Math::SparseMatrix

$Actions Status$ $Actions Status$ $Actions Status$

Raku package for sparse matrix algorithms:

Implements (some of) the algorithms described (and spelled-out in FORTRAN) in the book "Sparse Matrix Technology" by S. Pissanetzky, [SP1].
Provides convenient interface to accessing sparse matrix elements, rows, column, and sub-matrices.

Motivation

Sparse Matrix Algebra (SMA) is a "must have" for many computational workflows.
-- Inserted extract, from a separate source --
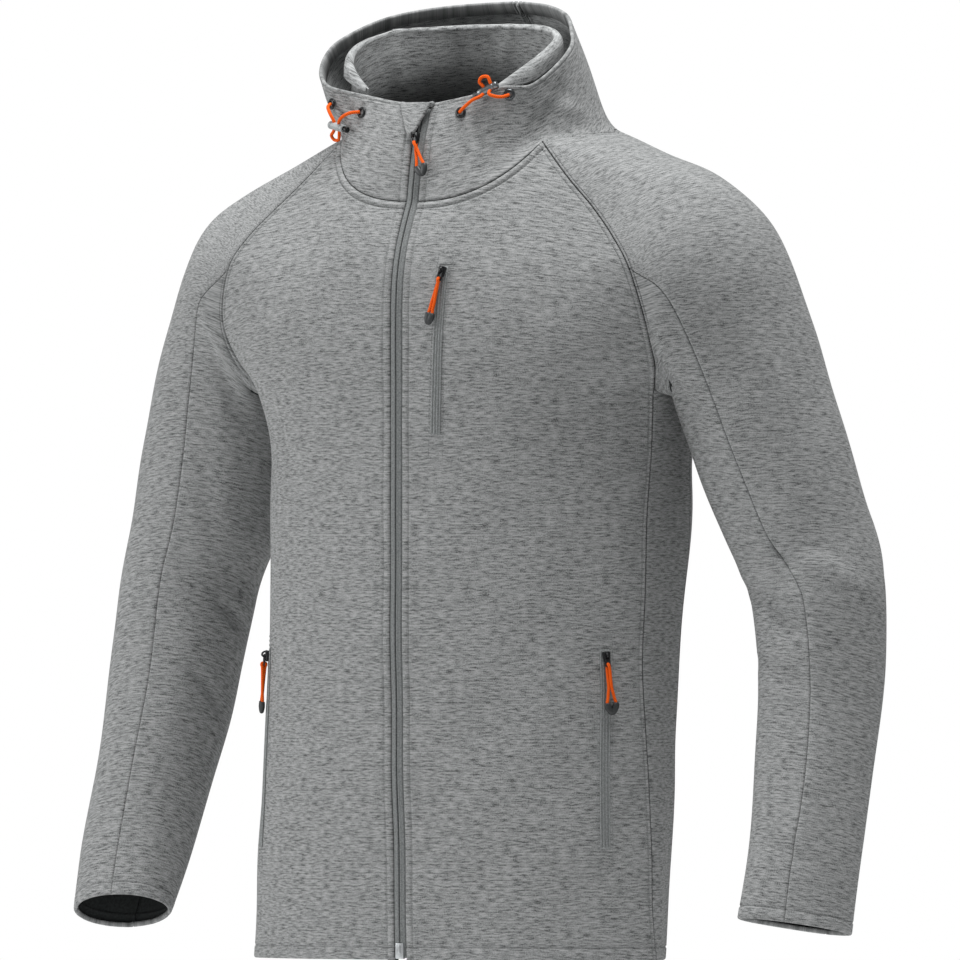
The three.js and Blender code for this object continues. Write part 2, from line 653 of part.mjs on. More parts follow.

Here is a (non-exhaustive) list given in the order of my preferences:

Recommendation Systems (RS)
- I make recommenders often during Exploratory Data Analysis (EDA).
- For me, RS are "first order regression."
- I also specialize in the making of RS.
- I implemented a Raku recommender without SMA, "ML::StreamsBlendingRecommender", [AAp1], but it is too slow for "serious" datasets.
  - Still useful; see [AAv1].
Latent Semantic Analysis (LSA)
- LSA is one my favorite Unsupervised Machine Learning (ML) workflows.
- That means that this SMA package should have algorithms facilitating the programming of:
  - Singular Value Decomposition (SVD)
  - Non-Negative Matrix Factorization (NNMF)
Graphs
- There is a natural (representation) connection between sparse matrices and graphs.
- Many graph algorithms can leverage (fast) SMA.
- So far (2024-09-25) the algorithms in "Graph", [AAp2], do not use SMA and that is feature- and speed limiting.
Optimization
- For large scale optimization problems using SMA is a must.
  - Since their constraints are given with sparse matrices.
Partial Differential Equations (PDE) solving

Usage examples

Here is a simple sparse matrix in Compressed Sparse Row (CSR) format:

use Math::SparseMatrix;
use Math::SparseMatrix::Utilities;

my $nrow = 5;
my $ncol = 8;
my $density = 0.2;
my $tol = 0.01;
my $type = 'CSR';

my $matrix1 = generate-random-sparse-matrix($nrow, $ncol, :$density, :$tol, :$type):!decorated;
say $matrix1;

# Math::SparseMatrix::CSR(:specified-elements(6), :dimensions((5, 8)), :density(0.15))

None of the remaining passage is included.